>> Begin

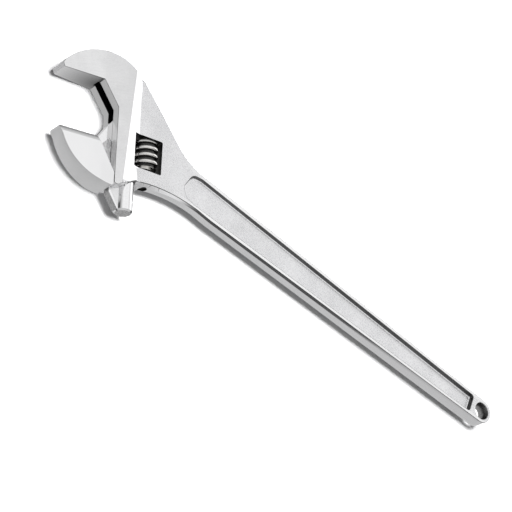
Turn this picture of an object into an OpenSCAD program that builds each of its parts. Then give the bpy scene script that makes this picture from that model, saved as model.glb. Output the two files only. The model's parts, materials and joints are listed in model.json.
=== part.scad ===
// Large adjustable wrench with a worm-driven jaw, an I-section handle and a hanging hole.
//
// Frame: the origin is the centre of the hanging hole on the mid-plane of the tool.
// +X runs along the handle towards the head, +Z through the thickness, and +Y is the side
// on which the movable jaw lies. The head is designed in its own head frame: origin at the
// throat corner of the fixed jaw, u towards the jaw tips, v from the fixed jaw to the
// movable jaw. The model stands at full opening.

/* [Overall] */
// Distance along the handle from the hanging hole to the throat corner
throat_x = 553.5; // [550:0.5:556]
// Sideways offset of the throat corner from the hanging hole
throat_y = -33; // [-34:0.5:-32]
// Angle between the handle and the jaw faces
jaw_angle = 20.8; // [20:0.1:22.5]
// Full opening between the jaw faces
opening = 62.5; // [60:0.5:64]

/* [Handle] */
// Thickness of the handle at the hanging hole
end_t = 16; // [15:0.5:17]
// Thickness of the handle where the panels begin, next to the neck
grip_t = 14; // [13:0.5:15]
// Thickness of the neck where it meets the head
neck_t = 18.4; // [18:0.2:19]
// Thickness left between the two recessed panels
panel_web_t = 6; // [5:0.5:8]
// Half width at the hanging hole
end_half_w = 13.2; // [12.5:0.1:14]
// Radius of the hanging hole at mid thickness
hang_r = 7.5; // [6.5:0.1:8]
// Radius of the hanging hole's drafted mouth on the faces
hang_rim_r = 9.5; // [9:0.1:10]

/* [Head] */
// Thickness of the head at the throat and the raised pads
head_t = 28; // [27:0.5:29]
// Thickness of the fixed jaw at its tip
fixed_tip_t = 20.4; // [19:0.2:22]
// Length of the jaw faces
jaw_l = 45; // [43:0.5:46]
// Distance from the throat corner to the slide's outer wall
wall_u = 17.5; // [17:0.1:18]

/* [Movable jaw] */
// Thickness of the movable jaw at its tip
movable_tip_t = 18.2; // [17:0.2:20]
// Thickness of the web that runs in the slot
web_t = 9; // [8.4:0.1:9.4]
// Diameter of the round slide bar
bar_d = 19.2; // [19:0.1:19.4]
// Depth of the rack teeth
rack_depth = 3.4; // [3.3:0.1:3.6]

/* [Worm] */
// Outside radius of the worm
worm_r = 14.2; // [14:0.1:14.3]
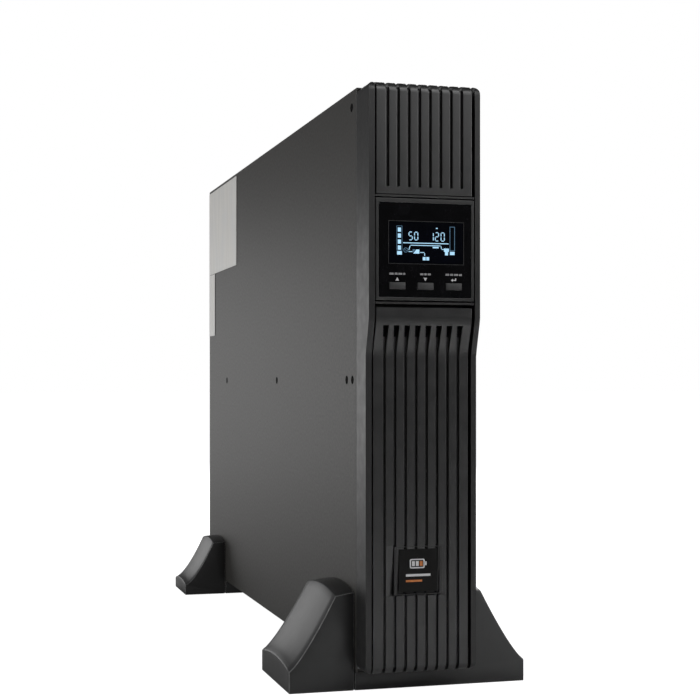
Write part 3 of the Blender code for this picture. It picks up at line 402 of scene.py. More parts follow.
RAIL = moulded("rail_plastic", (0.012, 0.012, 0.0123), 0.38, gloss=0.7)
SLEEVE = moulded("pack_sleeve", (0.035, 0.06, 0.10), 0.40, 900.0, 0.005 * MM, spread=0.02)
# Flat black standing in for shade: painted shade in the vents' openings, in the badge's recess gap and round
# the cover's screw holes.
SHADE_BLACK = moulded("painted_shade_black", (0.004, 0.004, 0.004), 0.9, 700.0, 0.3 * MM, gloss=0.1)
BLACK_STEEL = moulded("black_screw", (0.035, 0.035, 0.036), 0.33, 1200.0, metallic=0.8)
FIGURES = lit("lcd_figures", (0.42, 0.72, 0.95), 1.0)
FAINT_FIGURES = lit("lcd_faint_figures", (0.10, 0.22, 0.34), 0.6)
INK = printed("white_ink", (0.72, 0.72, 0.73))
GREY_INK = printed("grey_ink", (0.36, 0.36, 0.37))
ORANGE_INK = printed("orange_ink", (0.62, 0.20, 0.05))
GREEN_LAMP = lit("green_lamp", (0.10, 0.75, 0.20), 0.6)
AMBER_LAMP = lit("amber_lamp", (0.85, 0.45, 0.05), 0.3)


# Building blocks: an outline is drawn as seen from one side of the unit, then given thickness outwards

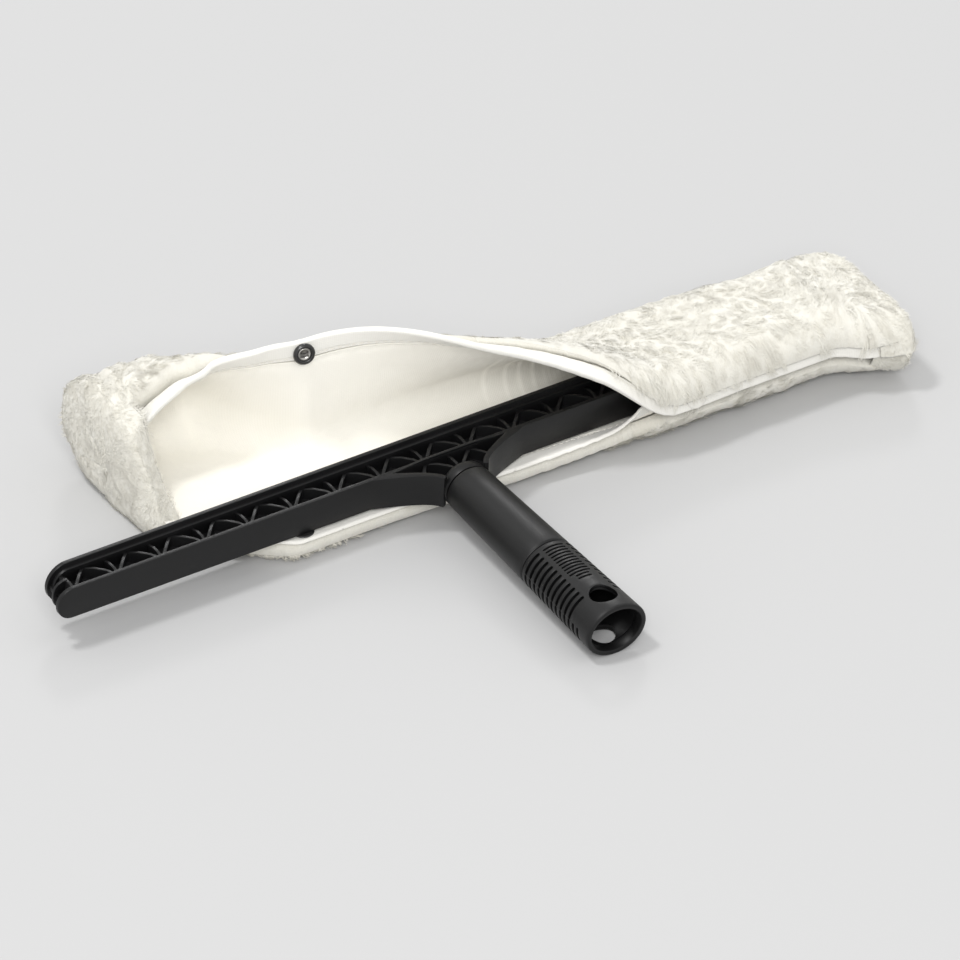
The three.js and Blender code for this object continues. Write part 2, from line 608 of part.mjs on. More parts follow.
place("left_end_closure", endClosure(LEFT_END, -1), surface(CREAM_PLUSH, 1));
for (const [name, geometry, matrix, material] of snapPieces()) place(name, geometry, material, matrix);

// The origin is under the middle of the whole object, on the surface that it lies on.
object.updateMatrixWorld(true);
const extent = new THREE.Box3().setFromObject(object, true);
const middle = extent.getCenter(new THREE.Vector3());
object.position.set(-middle.x, -middle.y, -extent.min.z);

export default object;
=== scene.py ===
"""Looks of the window washer: a moulded T-bar with a slotted grip, and a plush sleeve half drawn off it.

Shapes are made in millimetres, with X along the bar from its middle, Y = 0 at the bar's front wall and the
handle towards -Y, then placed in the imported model's frame.
"""

import math

import bmesh
import bpy
import numpy as np
from mathutils import Matrix, Vector


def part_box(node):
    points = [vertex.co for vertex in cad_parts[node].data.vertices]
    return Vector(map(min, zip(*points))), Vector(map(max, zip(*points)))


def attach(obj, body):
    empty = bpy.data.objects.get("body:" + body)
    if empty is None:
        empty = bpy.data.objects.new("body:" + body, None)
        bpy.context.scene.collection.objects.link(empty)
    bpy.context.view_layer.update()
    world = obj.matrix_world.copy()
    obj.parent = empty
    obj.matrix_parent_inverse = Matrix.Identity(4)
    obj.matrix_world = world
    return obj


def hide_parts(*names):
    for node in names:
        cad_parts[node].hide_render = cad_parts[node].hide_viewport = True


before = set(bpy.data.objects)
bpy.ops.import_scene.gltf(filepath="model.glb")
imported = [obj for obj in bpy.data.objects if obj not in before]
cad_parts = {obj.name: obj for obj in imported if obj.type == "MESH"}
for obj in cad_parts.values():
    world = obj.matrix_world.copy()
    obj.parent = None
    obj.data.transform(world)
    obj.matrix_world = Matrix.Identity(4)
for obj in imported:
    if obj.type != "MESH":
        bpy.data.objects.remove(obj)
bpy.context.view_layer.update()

# ---------- where things are ----------
MM = 0.001
PITCH = math.radians(3.6)
HANDLE_END = 120
HANDLE_X = (10.2, 13.6)
HANDLE_Z = (9.7, 11.4)
COLLAR_END = 14.4
GRIP_START = 71
HOLE_ALONG, HOLE_RADIUS = 109.5, 5.6
HOLE_CUT = 16  # how far the hole's cutter reaches to either side of the handle's axis
GRIP_REACH = 120.44  # from the bar's front wall to the grip's far edge, measured level
RIM_ROUNDING = 0.063
bar_low, bar_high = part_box("tbar_frame")
grip_low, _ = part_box("grip_sleeve")
SHIFT = np.array([
    (bar_low.x + bar_high.x) / 2 / MM,
    grip_low.y / MM + GRIP_REACH,
    grip_low.z / MM - RIM_ROUNDING,
])
TBAR = (Matrix.Translation(Vector(SHIFT * MM))
        @ Matrix.Translation((0, 0, (HANDLE_END * math.sin(PITCH) + HANDLE_Z[1] * math.cos(PITCH)) * MM))
        @ Matrix.Rotation(PITCH, 4, "X") @ Matrix.Diagonal((MM, MM, MM, 1)))
FLOOR_GAP = 0.15


# ---------- noise ----------
def lattice(i, j, k, seed):
    n = (i * 73856093) ^ (j * 19349663) ^ (k * 83492791) ^ (seed * 40503)
    n = (n ^ (n >> 13)) * 1274126177 & 0xFFFFFFFF
    return ((n ^ (n >> 16)) & 0xFFFFFF) / 0xFFFFFF


def noise(p, size, seed=0):
    """Smooth noise from -1 to 1 at points p (..., 2 or 3); size is the lumps' size."""
    p = np.asarray(p, float) / size
    if p.shape[-1] == 2:
        p = np.concatenate([p, np.zeros(p.shape[:-1] + (1,))], -1)
    cell = np.floor(p).astype(np.int64)
    f = p - cell
    f = f * f * (3 - 2 * f)
    total = 0
    for a in (0, 1):
        for b in (0, 1):
            for c in (0, 1):
                weight = ((f[..., 0] if a else 1 - f[..., 0]) * (f[..., 1] if b else 1 - f[..., 1])
                          * (f[..., 2] if c else 1 - f[..., 2]))
                total = total + weight * lattice(cell[..., 0] + a, cell[..., 1] + b, cell[..., 2] + c, seed)
    return total * 2 - 1


def ridged(p, size, seed=0):
    """Creased noise from 0 in the creases to 1 between them."""
    warp = np.stack([noise(p, size * 1.7, seed + 5), noise(p, size * 1.7, seed + 6)], -1)
    q = np.asarray(p, float)[..., :2] + warp * size * 0.6
    return np.abs(noise(q, size, seed)) ** 0.6


# ---------- the sleeve's cloth ----------
KEYS = ("x", "y", "z", "rise", "turn", "lower", "fold", "folded", "upper", "close", "tail")
STATIONS = np.array([
    (196, -14, 9.2, 50, 9, 41, 26, 180, 42, 78, 3),
    (184, -5, 9.1, 80, 19, 33, 29, 180, 39, 84, 5),
    (168, 3, 9.1, 86, 21, 20, 33.4, 180, 25.6, 86, 7),
    (98, 3, 9.1, 86, 21, 25, 33.4, 180, 31.2, 86, 7),
    (66, 6, 9.1, 20, 14, 22, 30, 154, 26, 58, 5),
    (32, 7, 9.1, 3, 12, 24, 27, 128, 24, 42, 3),
    (-30, 10, 9.1, 0, 12, 27, 20, 84, 22, -3, 3),
    (-48, 10, 9.1, 0, 12, 44, 25, 104, 16, -3, 3),
    (-67, 10, 9.1, 0, 12, 60, 37, 134, 7, -3, 3),
    (-78, 17, 9.1, 0, 12, 58, 43, 150, 5, 2, 2),
    (-91, 28, 9.1, 0, 12, 54, 41, 162, 8, 6, 2),
    (-106, 44, 9.2, 14, 10, 43, 37, 174, 12, 30, 2),
    (-121, 52, 9.3, 30, 9, 33, 32, 180, 17, 60, 2),
])[::-1]
LEFT_END, RIGHT_END = -106, STATIONS[-1, 0]
FULL_RISE = 86  # degrees that the lower flap stands up at the bar's front
FRONT_TURN = 13
HEM_WIDTH = 8
PILE_UNDER, PILE_OVER = 8.9, 6
STEP = 0.5
REACH = 260  # longer than the cloth is anywhere


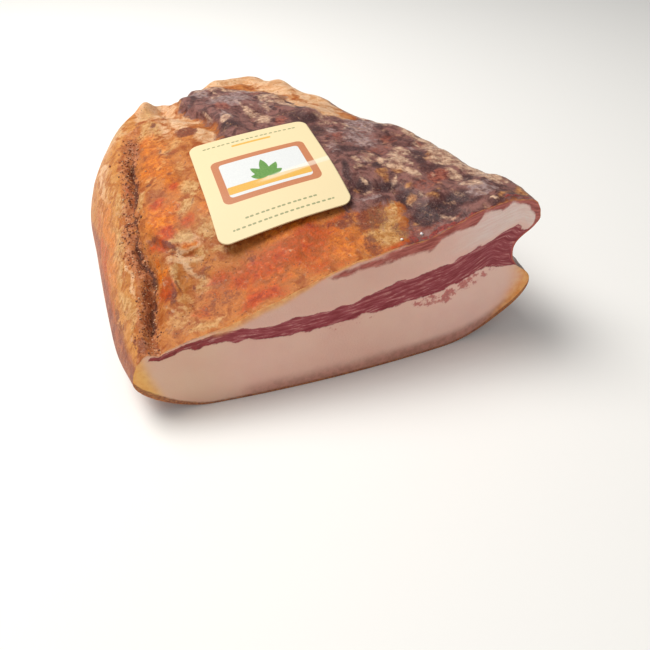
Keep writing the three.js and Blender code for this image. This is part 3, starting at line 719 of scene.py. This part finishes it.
def dried_skin():
    """Skin of a jowl that hung to dry, rubbed with paprika and pepper."""
    # Its fat has turned waxy, amber to orange, with an uneven satin gloss, and some light goes into it. Its
    # lean has shrunk to a dull dark brown with flecks of fat; the lilac patches and pale lilac specks on it are
    # painted sheen. Sizes are in millimetres. Grit is ground spice, really 0.2, which is too fine to show, so it
    # is drawn 0.8. Grain is the fat's crumb, blot and swirl tear the stains' rims, and strand, four times as
    # long as wide, follows the muscle.
    material, add, mm, named = start_material("dried_spiced_jowl", (
        *STAINS, *LEAN_STAINS, "lean", "pepper", "crack", "crease", "wall", "rind", "slit"))
    along = add("Mapping", mm, None, (0, 0, np.radians(17)), (1, 4, 1), vector_type="TEXTURE")
    for noise, spot, size, detail, rough, twist in (
            ("grit", mm, 0.8, 3.0, 0.65, 0.0), ("grain", mm, 2.2, 4.0, 0.62, 0.0),
            ("blot", mm, 5, 4.0, 0.6, 0.7), ("swirl", mm, 9, 4.0, 0.6, 1.8),
            ("strand", along, 2.4, 4.0, 0.65, 0.0)):
        named[noise] = add("TexNoise", spot, 1 / size, detail, rough, 2.0, twist)
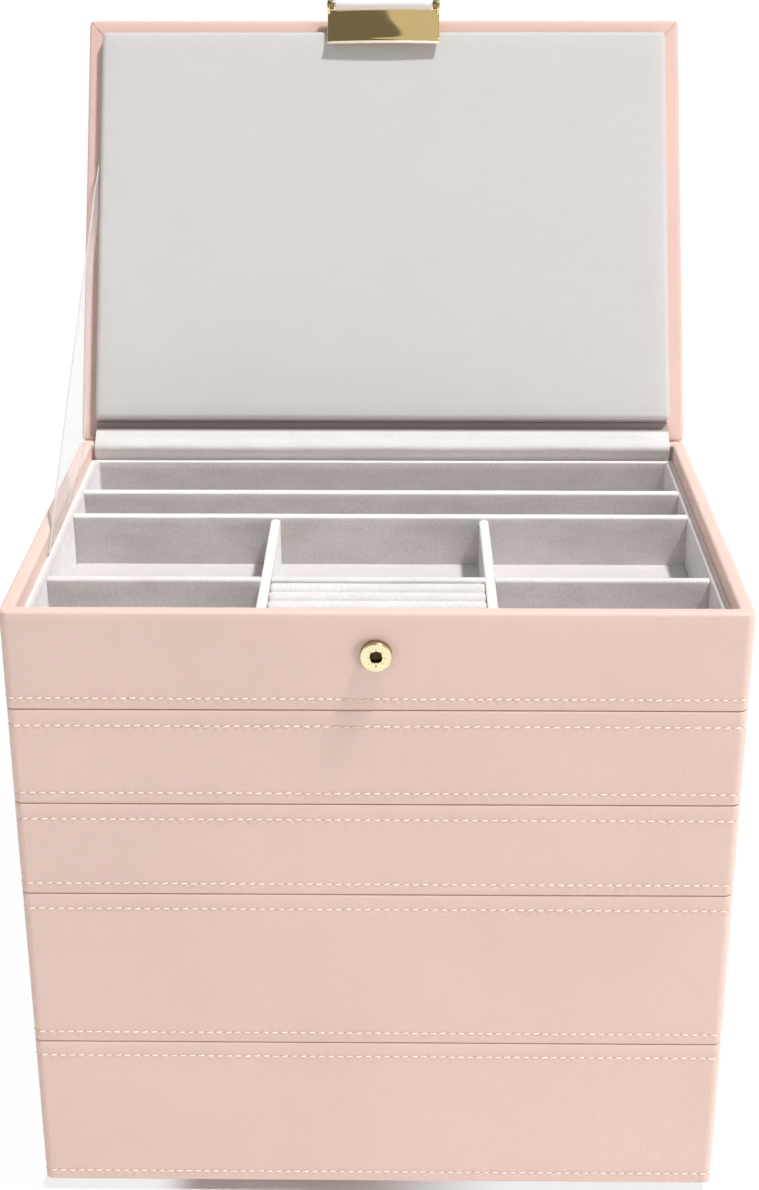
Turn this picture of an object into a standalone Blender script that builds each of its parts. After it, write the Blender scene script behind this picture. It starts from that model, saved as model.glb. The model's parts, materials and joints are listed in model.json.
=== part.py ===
"""Tiered jewelry box: five stacking trays, the top one with a hinged lid, a clasp and a ribbon stay.

Metres, +Z up, the front faces -Y. The origin is the centre of the face that the box stands on.
The lid is modelled shut in the frame of an empty on its hinge line, and that empty turns it open.
"""

import math

import bmesh
import bpy
from mathutils import Matrix, Vector

# Driving sizes of the stack
BOX_WIDTH = 0.250
BOX_DEPTH = 0.180
SHALLOW_PITCH = 0.036
DEEP_PITCH = 0.0625
TRAY_PITCHES = (SHALLOW_PITCH, SHALLOW_PITCH, SHALLOW_PITCH, DEEP_PITCH, DEEP_PITCH)
GAP = 0.0003
OVERRUN = 0.002

# Wrapped tray walls
WALL = 0.005
WALL_CORNER = 0.003
WELL_CORNER = 0.001
WALL_EDGE = 0.0015
CORNER_STEPS = 3
EDGE_STEPS = 3

# Floor board, and the plinth under it that drops inside the rim of the tray below
BASE_THICKNESS = 0.007
BASE_EDGE = 0.0004
PLINTH_DEPTH = 0.005
PLINTH_CLEARANCE = 0.001
PLINTH_EDGE = 0.0008

# Velvet liner
LINER_THICKNESS = 0.0025
LINER_DROP = 0.0065
LINER_CORNER = 0.0018
LINER_WELL_CORNER = 0.0009
LINER_EDGE = 0.0008

# Dividers and ring rolls
DIVIDER_THICKNESS = 0.0036
DIVIDER_DROP = 0.0075
SLOT_DIVIDER_DROP = 0.0062
ARCH_STEPS = 8
REAR_SLOT = 0.0352
SECOND_SLOT = 0.0232
FRONT_ROW = 0.0386
ROLL_COUNT = 5
ROLL_DROP = 0.0078
COLUMNS = 3

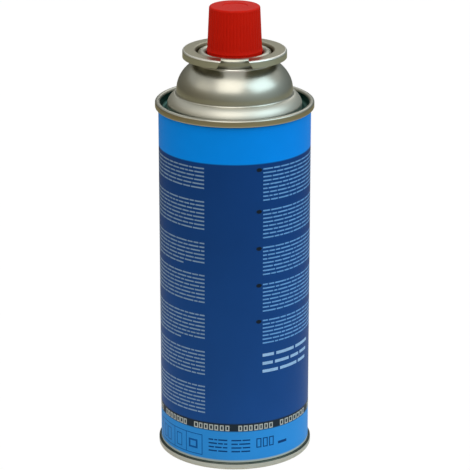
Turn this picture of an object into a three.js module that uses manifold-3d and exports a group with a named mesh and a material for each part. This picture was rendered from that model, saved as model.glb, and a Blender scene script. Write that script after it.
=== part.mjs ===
import * as THREE from "three";
import { mergeVertices } from "three/addons/utils/BufferGeometryUtils.js";
import Module from "manifold-3d";

// Nozzle-type gas cartridge for portable stoves: a sealed tinplate can with a notched
// locking collar, a crimped valve cup, a spring-loaded valve and a press-on cap.
// Millimetres, +Z up, origin at the middle of the foot, collar notch towards -Y.

const wasm = await Module();
wasm.setup();

// Side wall and double seams of the can
const bodyRadius = 32.75;
const canHeight = 158.1;
const seamHeight = 3.1;
const seamThickness = 2.15;
const topSeamProud = 1.4;
const bottomSeamProud = 1.05;
const seamCrownRadius = 0.9;
const seamHookRadius = 0.65;
const weldWidth = 1.2;
const weldProud = 0.2;
const weldRoot = 0.4;

// Bottom end, pressed inwards against the gas pressure
const bottomWallDepth = 4.6;
const bottomCornerRadius = 1.6;
const bottomDomeRise = 6.2;

// Top end: countersink groove, sloping shoulder, dome and the ledge that the collar sits on
const countersinkDepth = 4.4;
const countersinkWidth = 3.1;
const shoulderDrop = 1.0;
const shoulderRise = 4.0;
const shoulderFromDegrees = 15;
const shoulderToDegrees = 61;
const domeRadius = 24.9;
const domeFootRadius = 0.9;
const domeSkirt = 1.1;
const domeRise = 16.4;
const ledgeRise = 0.57;
const ledgeEdge = 0.5;
const neckRadius = 14.7;
const neckWall = 1.25;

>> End

[WHAT NEEDS TO BE DONE]
Return only the part of the records above that opens with the line containing "Turn this picture of an object into a three.js" and closes with the line containing "const bottomDomeRise = 6.2;", ends included.

[THE REPLY]
Turn this picture of an object into a three.js module that uses manifold-3d and exports a group with a named mesh and a material for each part. This picture was rendered from that model, saved as model.glb, and a Blender scene script. Write that script after it.
=== part.mjs ===
import * as THREE from "three";
import { mergeVertices } from "three/addons/utils/BufferGeometryUtils.js";
import Module from "manifold-3d";

// Nozzle-type gas cartridge for portable stoves: a sealed tinplate can with a notched
// locking collar, a crimped valve cup, a spring-loaded valve and a press-on cap.
// Millimetres, +Z up, origin at the middle of the foot, collar notch towards -Y.

const wasm = await Module();
wasm.setup();

// Side wall and double seams of the can
const bodyRadius = 32.75;
const canHeight = 158.1;
const seamHeight = 3.1;
const seamThickness = 2.15;
const topSeamProud = 1.4;
const bottomSeamProud = 1.05;
const seamCrownRadius = 0.9;
const seamHookRadius = 0.65;
const weldWidth = 1.2;
const weldProud = 0.2;
const weldRoot = 0.4;

// Bottom end, pressed inwards against the gas pressure
const bottomWallDepth = 4.6;
const bottomCornerRadius = 1.6;
const bottomDomeRise = 6.2;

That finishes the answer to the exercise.